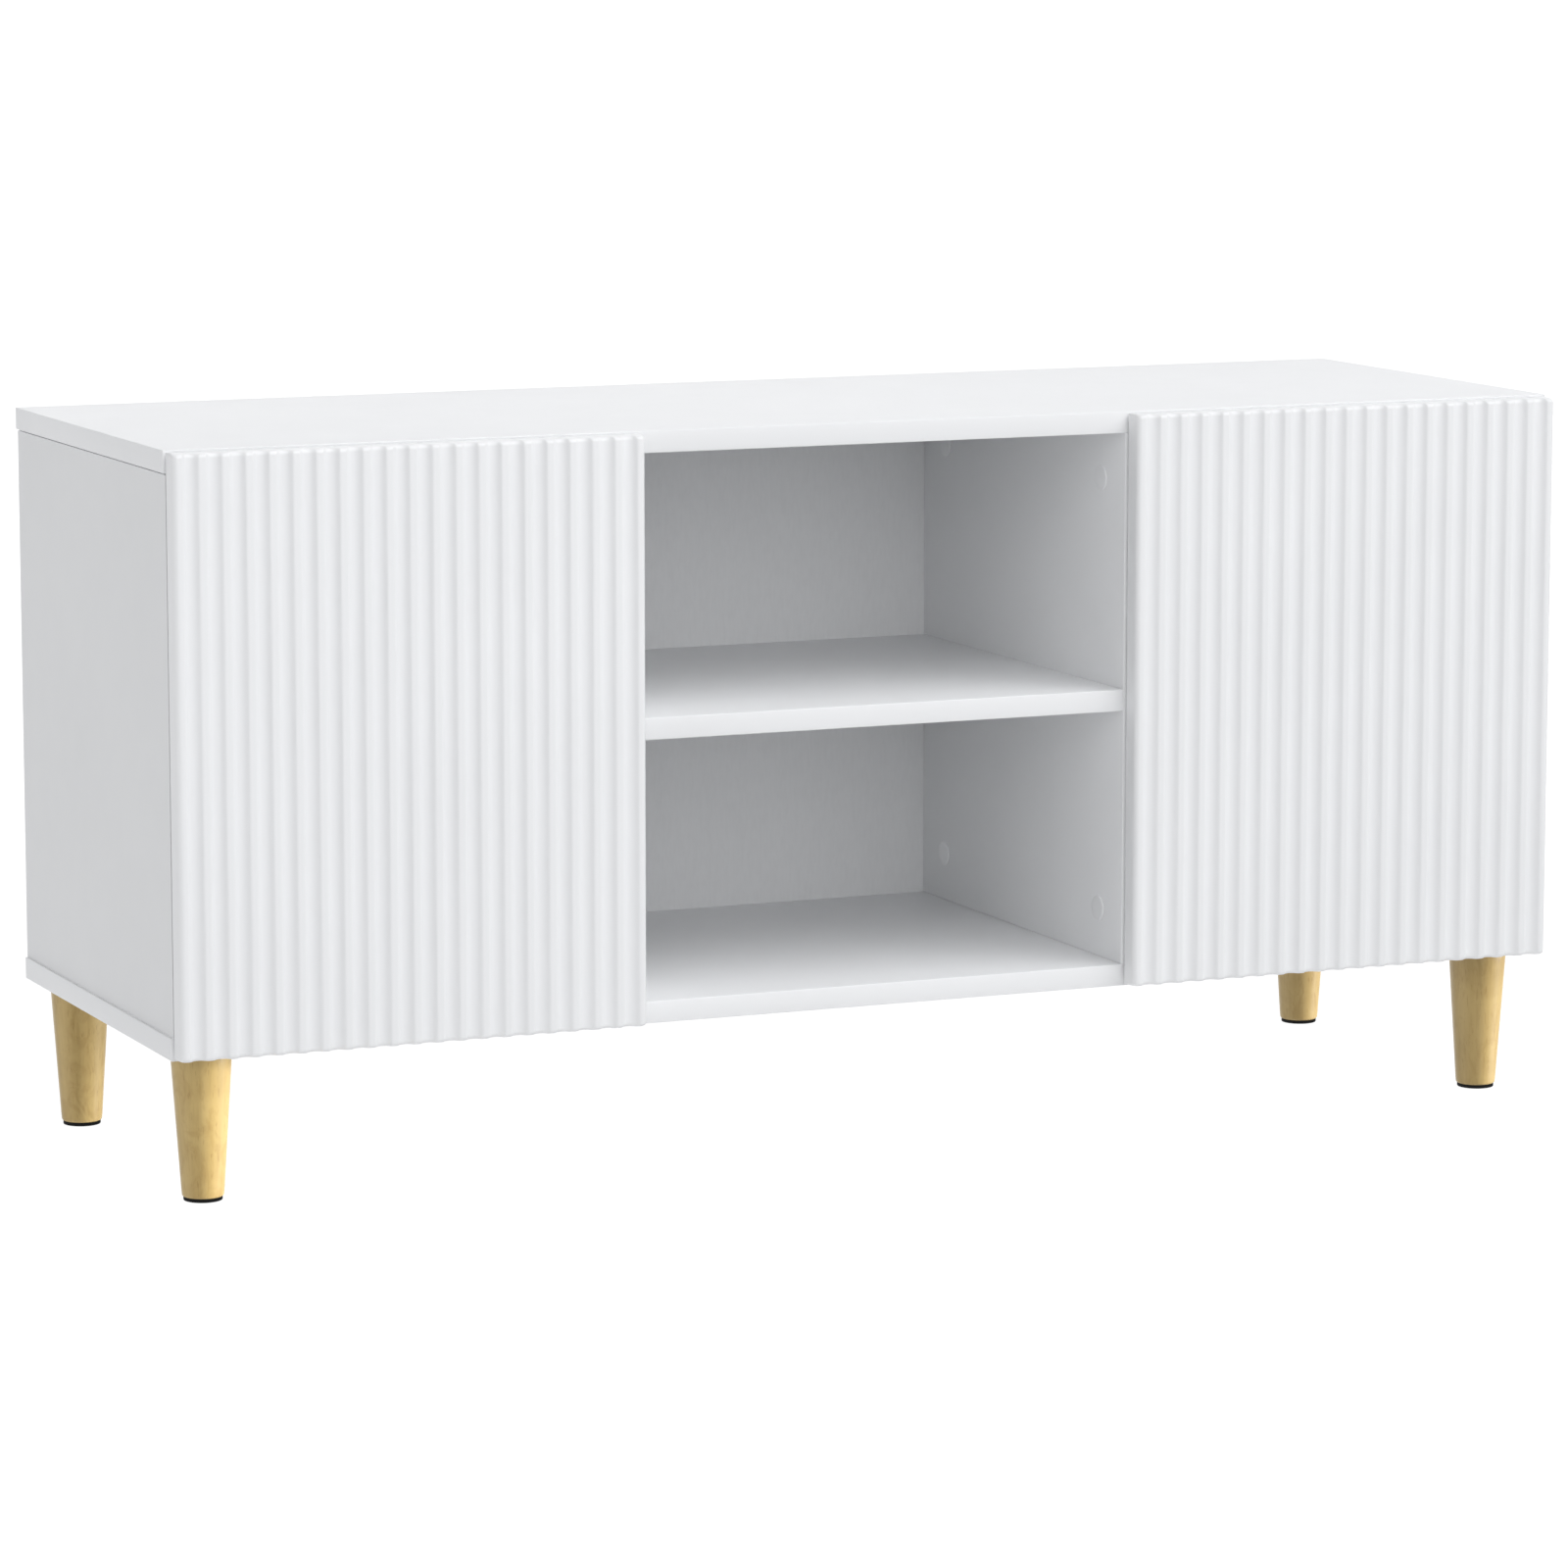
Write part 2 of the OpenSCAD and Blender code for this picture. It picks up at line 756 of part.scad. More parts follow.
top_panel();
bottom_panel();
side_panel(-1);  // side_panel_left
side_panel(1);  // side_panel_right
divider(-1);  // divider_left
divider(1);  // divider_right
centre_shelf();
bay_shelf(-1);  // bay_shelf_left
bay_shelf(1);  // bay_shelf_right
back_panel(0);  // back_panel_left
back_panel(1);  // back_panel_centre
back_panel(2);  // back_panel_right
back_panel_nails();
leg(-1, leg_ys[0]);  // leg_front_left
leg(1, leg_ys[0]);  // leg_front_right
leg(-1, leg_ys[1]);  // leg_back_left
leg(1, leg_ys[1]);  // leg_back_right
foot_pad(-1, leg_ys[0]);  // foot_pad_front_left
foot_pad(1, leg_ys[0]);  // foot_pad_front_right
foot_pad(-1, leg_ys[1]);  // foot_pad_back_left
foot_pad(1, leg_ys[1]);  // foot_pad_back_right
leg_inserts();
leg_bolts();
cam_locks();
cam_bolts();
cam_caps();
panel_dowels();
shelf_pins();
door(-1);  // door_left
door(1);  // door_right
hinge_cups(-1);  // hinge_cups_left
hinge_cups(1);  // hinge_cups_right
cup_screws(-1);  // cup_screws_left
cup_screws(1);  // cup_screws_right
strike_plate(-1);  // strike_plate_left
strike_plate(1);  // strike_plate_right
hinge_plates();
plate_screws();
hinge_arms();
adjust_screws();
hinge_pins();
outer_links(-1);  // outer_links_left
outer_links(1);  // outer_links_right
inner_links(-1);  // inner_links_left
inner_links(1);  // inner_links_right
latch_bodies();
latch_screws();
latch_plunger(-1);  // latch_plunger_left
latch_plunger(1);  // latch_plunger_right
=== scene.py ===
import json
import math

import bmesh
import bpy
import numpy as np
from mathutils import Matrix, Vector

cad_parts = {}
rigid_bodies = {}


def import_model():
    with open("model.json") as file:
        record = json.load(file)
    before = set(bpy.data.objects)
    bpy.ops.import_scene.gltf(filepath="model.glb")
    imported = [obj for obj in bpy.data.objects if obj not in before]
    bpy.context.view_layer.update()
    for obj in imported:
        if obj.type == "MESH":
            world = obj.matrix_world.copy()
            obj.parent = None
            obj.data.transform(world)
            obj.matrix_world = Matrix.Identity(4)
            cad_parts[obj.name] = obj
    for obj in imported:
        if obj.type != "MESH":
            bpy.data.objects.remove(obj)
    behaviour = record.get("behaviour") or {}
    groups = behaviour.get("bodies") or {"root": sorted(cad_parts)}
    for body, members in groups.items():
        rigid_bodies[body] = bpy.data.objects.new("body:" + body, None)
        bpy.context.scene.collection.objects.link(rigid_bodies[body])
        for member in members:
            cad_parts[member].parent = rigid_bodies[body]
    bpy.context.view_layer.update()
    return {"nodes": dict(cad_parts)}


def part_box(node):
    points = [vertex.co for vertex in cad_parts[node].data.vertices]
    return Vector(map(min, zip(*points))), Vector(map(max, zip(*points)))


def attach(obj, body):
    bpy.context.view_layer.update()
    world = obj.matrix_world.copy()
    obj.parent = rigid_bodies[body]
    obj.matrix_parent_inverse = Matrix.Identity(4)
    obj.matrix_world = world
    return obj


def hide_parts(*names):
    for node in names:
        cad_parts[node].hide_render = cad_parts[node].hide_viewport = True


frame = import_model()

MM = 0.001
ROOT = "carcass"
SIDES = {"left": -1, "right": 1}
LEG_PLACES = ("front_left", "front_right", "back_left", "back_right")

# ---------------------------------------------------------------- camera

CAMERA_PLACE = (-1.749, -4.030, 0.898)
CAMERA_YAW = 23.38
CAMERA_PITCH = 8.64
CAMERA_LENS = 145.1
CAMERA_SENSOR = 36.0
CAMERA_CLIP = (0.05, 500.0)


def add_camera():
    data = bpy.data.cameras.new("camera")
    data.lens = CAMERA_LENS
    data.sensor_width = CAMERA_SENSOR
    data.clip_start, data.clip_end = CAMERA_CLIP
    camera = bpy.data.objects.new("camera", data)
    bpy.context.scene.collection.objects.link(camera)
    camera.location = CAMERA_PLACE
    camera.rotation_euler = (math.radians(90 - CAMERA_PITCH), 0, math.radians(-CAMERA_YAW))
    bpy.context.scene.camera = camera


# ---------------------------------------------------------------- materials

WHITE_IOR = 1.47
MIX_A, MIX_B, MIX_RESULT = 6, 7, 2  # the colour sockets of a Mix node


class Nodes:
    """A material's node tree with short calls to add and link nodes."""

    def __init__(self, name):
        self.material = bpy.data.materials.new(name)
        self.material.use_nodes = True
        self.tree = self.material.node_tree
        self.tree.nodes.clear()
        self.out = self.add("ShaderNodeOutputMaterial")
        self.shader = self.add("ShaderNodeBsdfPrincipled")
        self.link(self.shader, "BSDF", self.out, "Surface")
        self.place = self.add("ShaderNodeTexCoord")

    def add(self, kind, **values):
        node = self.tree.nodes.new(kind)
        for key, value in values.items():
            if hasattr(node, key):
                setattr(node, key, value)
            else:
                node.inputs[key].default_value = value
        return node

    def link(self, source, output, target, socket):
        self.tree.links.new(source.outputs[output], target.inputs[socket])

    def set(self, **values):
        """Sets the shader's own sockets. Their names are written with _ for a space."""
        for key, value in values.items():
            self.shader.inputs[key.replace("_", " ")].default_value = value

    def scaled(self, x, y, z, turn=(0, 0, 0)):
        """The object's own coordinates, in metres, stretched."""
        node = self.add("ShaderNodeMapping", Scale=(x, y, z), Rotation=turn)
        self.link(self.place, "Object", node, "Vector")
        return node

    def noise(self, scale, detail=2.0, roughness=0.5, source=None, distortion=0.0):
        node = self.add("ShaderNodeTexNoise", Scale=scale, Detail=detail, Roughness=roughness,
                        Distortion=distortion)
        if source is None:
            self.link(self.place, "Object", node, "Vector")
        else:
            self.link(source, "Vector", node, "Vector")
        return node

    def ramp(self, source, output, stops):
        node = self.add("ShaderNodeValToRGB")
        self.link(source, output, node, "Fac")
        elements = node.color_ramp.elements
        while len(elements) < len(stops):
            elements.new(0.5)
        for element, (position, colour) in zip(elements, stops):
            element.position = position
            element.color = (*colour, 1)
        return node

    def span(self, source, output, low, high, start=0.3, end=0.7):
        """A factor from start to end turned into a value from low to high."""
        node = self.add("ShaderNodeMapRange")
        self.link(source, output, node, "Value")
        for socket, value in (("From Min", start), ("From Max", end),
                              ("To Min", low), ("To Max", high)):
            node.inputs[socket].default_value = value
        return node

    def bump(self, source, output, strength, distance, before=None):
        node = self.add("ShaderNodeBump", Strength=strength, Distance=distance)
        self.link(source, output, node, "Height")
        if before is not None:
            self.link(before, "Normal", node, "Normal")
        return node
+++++
## REQUIRED WORK
Extract the complete data, matching each line exactly.

## ANSWER TO THE PROBLEM
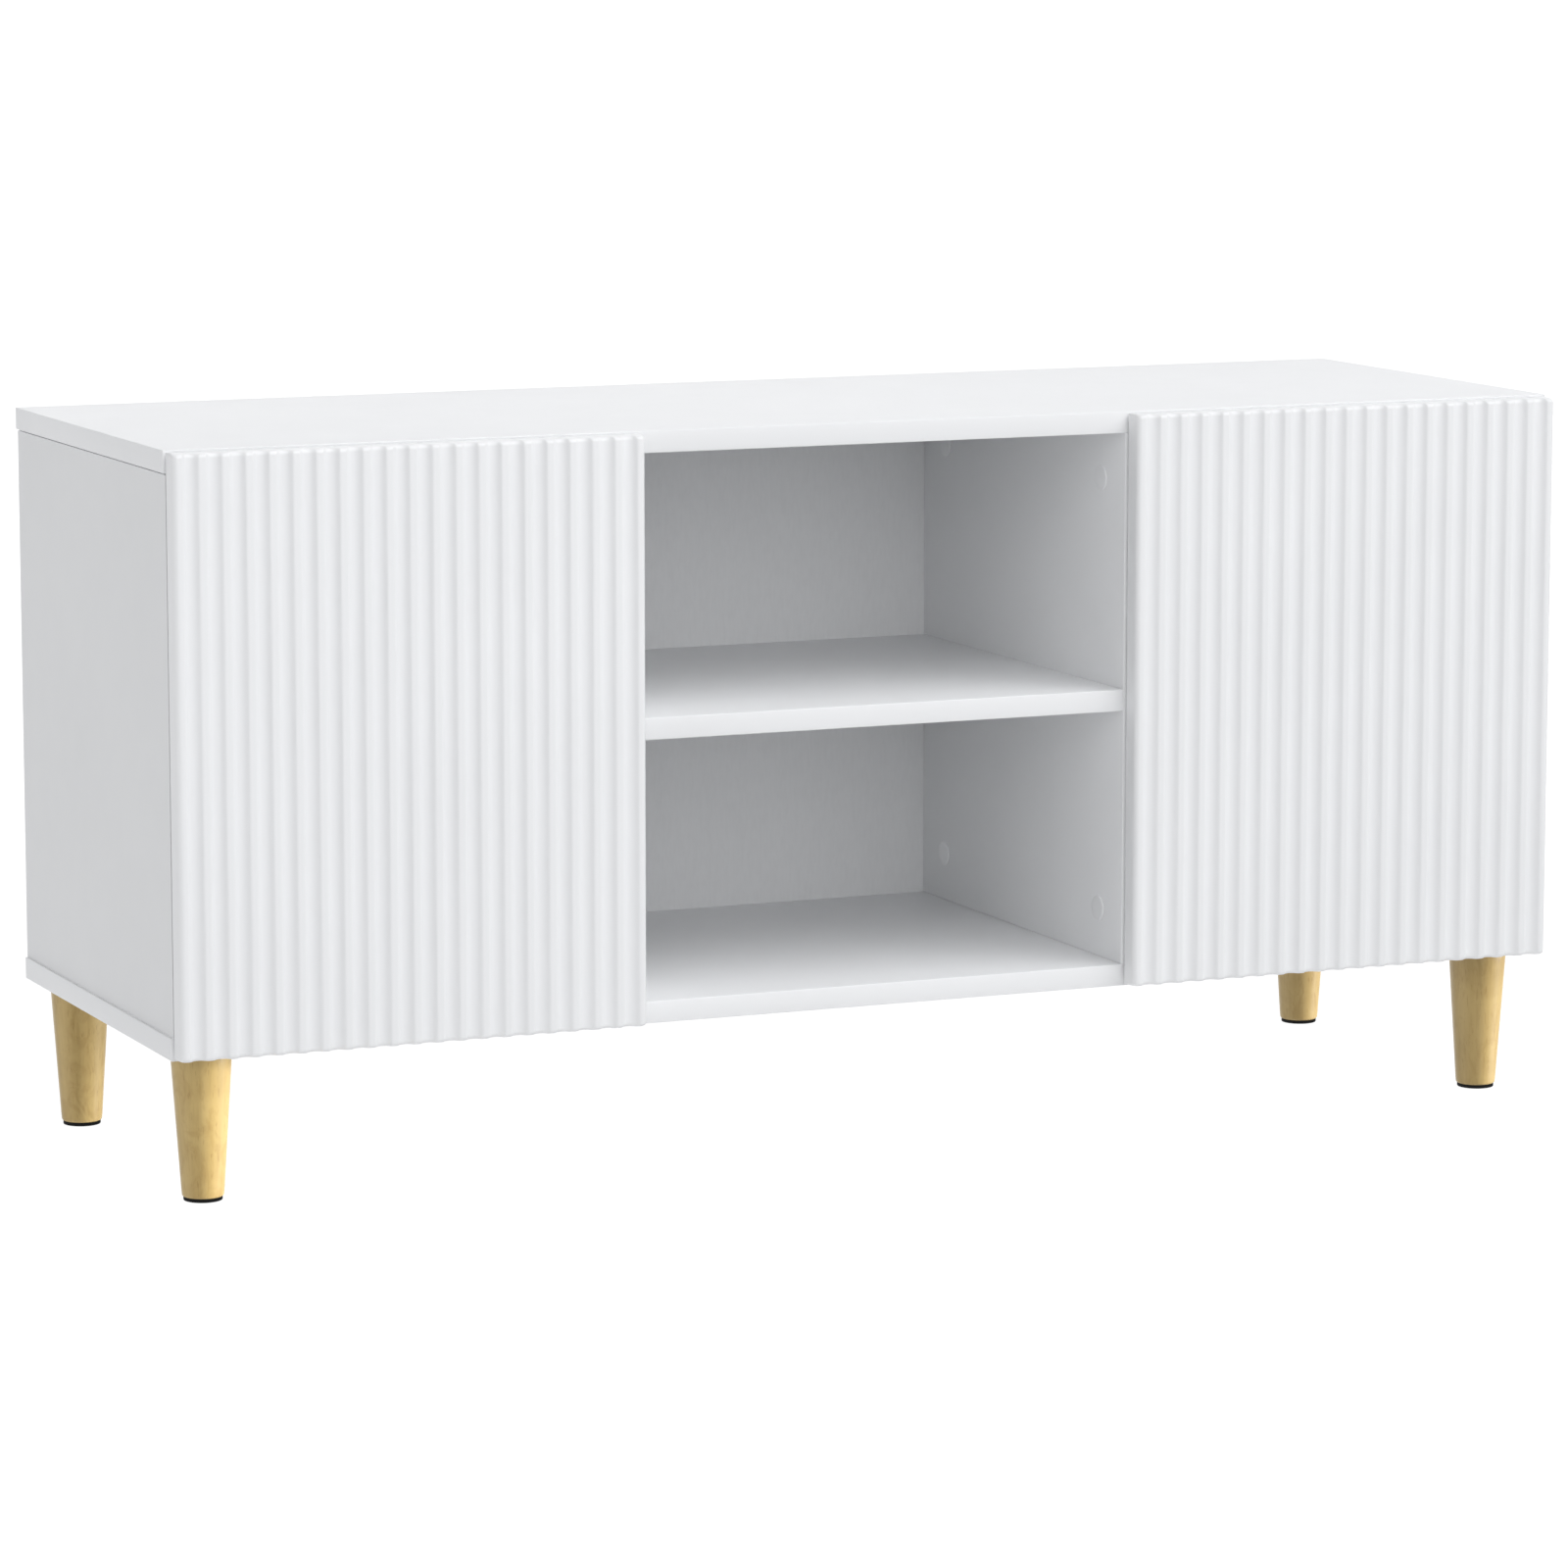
Write part 2 of the OpenSCAD and Blender code for this picture. It picks up at line 756 of part.scad. More parts follow.
top_panel();
bottom_panel();
side_panel(-1);  // side_panel_left
side_panel(1);  // side_panel_right
divider(-1);  // divider_left
divider(1);  // divider_right
centre_shelf();
bay_shelf(-1);  // bay_shelf_left
bay_shelf(1);  // bay_shelf_right
back_panel(0);  // back_panel_left
back_panel(1);  // back_panel_centre
back_panel(2);  // back_panel_right
back_panel_nails();
leg(-1, leg_ys[0]);  // leg_front_left
leg(1, leg_ys[0]);  // leg_front_right
leg(-1, leg_ys[1]);  // leg_back_left
leg(1, leg_ys[1]);  // leg_back_right
foot_pad(-1, leg_ys[0]);  // foot_pad_front_left
foot_pad(1, leg_ys[0]);  // foot_pad_front_right
foot_pad(-1, leg_ys[1]);  // foot_pad_back_left
foot_pad(1, leg_ys[1]);  // foot_pad_back_right
leg_inserts();
leg_bolts();
cam_locks();
cam_bolts();
cam_caps();
panel_dowels();
shelf_pins();
door(-1);  // door_left
door(1);  // door_right
hinge_cups(-1);  // hinge_cups_left
hinge_cups(1);  // hinge_cups_right
cup_screws(-1);  // cup_screws_left
cup_screws(1);  // cup_screws_right
strike_plate(-1);  // strike_plate_left
strike_plate(1);  // strike_plate_right
hinge_plates();
plate_screws();
hinge_arms();
adjust_screws();
hinge_pins();
outer_links(-1);  // outer_links_left
outer_links(1);  // outer_links_right
inner_links(-1);  // inner_links_left
inner_links(1);  // inner_links_right
latch_bodies();
latch_screws();
latch_plunger(-1);  // latch_plunger_left
latch_plunger(1);  // latch_plunger_right
=== scene.py ===
import json
import math

import bmesh
import bpy
import numpy as np
from mathutils import Matrix, Vector

cad_parts = {}
rigid_bodies = {}


def import_model():
    with open("model.json") as file:
        record = json.load(file)
    before = set(bpy.data.objects)
    bpy.ops.import_scene.gltf(filepath="model.glb")
    imported = [obj for obj in bpy.data.objects if obj not in before]
    bpy.context.view_layer.update()
    for obj in imported:
        if obj.type == "MESH":
            world = obj.matrix_world.copy()
            obj.parent = None
            obj.data.transform(world)
            obj.matrix_world = Matrix.Identity(4)
            cad_parts[obj.name] = obj
    for obj in imported:
        if obj.type != "MESH":
            bpy.data.objects.remove(obj)
    behaviour = record.get("behaviour") or {}
    groups = behaviour.get("bodies") or {"root": sorted(cad_parts)}
    for body, members in groups.items():
        rigid_bodies[body] = bpy.data.objects.new("body:" + body, None)
        bpy.context.scene.collection.objects.link(rigid_bodies[body])
        for member in members:
            cad_parts[member].parent = rigid_bodies[body]
    bpy.context.view_layer.update()
    return {"nodes": dict(cad_parts)}


def part_box(node):
    points = [vertex.co for vertex in cad_parts[node].data.vertices]
    return Vector(map(min, zip(*points))), Vector(map(max, zip(*points)))


def attach(obj, body):
    bpy.context.view_layer.update()
    world = obj.matrix_world.copy()
    obj.parent = rigid_bodies[body]
    obj.matrix_parent_inverse = Matrix.Identity(4)
    obj.matrix_world = world
    return obj


def hide_parts(*names):
    for node in names:
        cad_parts[node].hide_render = cad_parts[node].hide_viewport = True


frame = import_model()

MM = 0.001
ROOT = "carcass"
SIDES = {"left": -1, "right": 1}
LEG_PLACES = ("front_left", "front_right", "back_left", "back_right")

# ---------------------------------------------------------------- camera

CAMERA_PLACE = (-1.749, -4.030, 0.898)
CAMERA_YAW = 23.38
CAMERA_PITCH = 8.64
CAMERA_LENS = 145.1
CAMERA_SENSOR = 36.0
CAMERA_CLIP = (0.05, 500.0)


def add_camera():
    data = bpy.data.cameras.new("camera")
    data.lens = CAMERA_LENS
    data.sensor_width = CAMERA_SENSOR
    data.clip_start, data.clip_end = CAMERA_CLIP
    camera = bpy.data.objects.new("camera", data)
    bpy.context.scene.collection.objects.link(camera)
    camera.location = CAMERA_PLACE
    camera.rotation_euler = (math.radians(90 - CAMERA_PITCH), 0, math.radians(-CAMERA_YAW))
    bpy.context.scene.camera = camera


# ---------------------------------------------------------------- materials

WHITE_IOR = 1.47
MIX_A, MIX_B, MIX_RESULT = 6, 7, 2  # the colour sockets of a Mix node


class Nodes:
    """A material's node tree with short calls to add and link nodes."""

    def __init__(self, name):
        self.material = bpy.data.materials.new(name)
        self.material.use_nodes = True
        self.tree = self.material.node_tree
        self.tree.nodes.clear()
        self.out = self.add("ShaderNodeOutputMaterial")
        self.shader = self.add("ShaderNodeBsdfPrincipled")
        self.link(self.shader, "BSDF", self.out, "Surface")
        self.place = self.add("ShaderNodeTexCoord")

    def add(self, kind, **values):
        node = self.tree.nodes.new(kind)
        for key, value in values.items():
            if hasattr(node, key):
                setattr(node, key, value)
            else:
                node.inputs[key].default_value = value
        return node

    def link(self, source, output, target, socket):
        self.tree.links.new(source.outputs[output], target.inputs[socket])

    def set(self, **values):
        """Sets the shader's own sockets. Their names are written with _ for a space."""
        for key, value in values.items():
            self.shader.inputs[key.replace("_", " ")].default_value = value

    def scaled(self, x, y, z, turn=(0, 0, 0)):
        """The object's own coordinates, in metres, stretched."""
        node = self.add("ShaderNodeMapping", Scale=(x, y, z), Rotation=turn)
        self.link(self.place, "Object", node, "Vector")
        return node

    def noise(self, scale, detail=2.0, roughness=0.5, source=None, distortion=0.0):
        node = self.add("ShaderNodeTexNoise", Scale=scale, Detail=detail, Roughness=roughness,
                        Distortion=distortion)
        if source is None:
            self.link(self.place, "Object", node, "Vector")
        else:
            self.link(source, "Vector", node, "Vector")
        return node

    def ramp(self, source, output, stops):
        node = self.add("ShaderNodeValToRGB")
        self.link(source, output, node, "Fac")
        elements = node.color_ramp.elements
        while len(elements) < len(stops):
            elements.new(0.5)
        for element, (position, colour) in zip(elements, stops):
            element.position = position
            element.color = (*colour, 1)
        return node

    def span(self, source, output, low, high, start=0.3, end=0.7):
        """A factor from start to end turned into a value from low to high."""
        node = self.add("ShaderNodeMapRange")
        self.link(source, output, node, "Value")
        for socket, value in (("From Min", start), ("From Max", end),
                              ("To Min", low), ("To Max", high)):
            node.inputs[socket].default_value = value
        return node

    def bump(self, source, output, strength, distance, before=None):
        node = self.add("ShaderNodeBump", Strength=strength, Distance=distance)
        self.link(source, output, node, "Height")
        if before is not None:
            self.link(before, "Normal", node, "Normal")
        return node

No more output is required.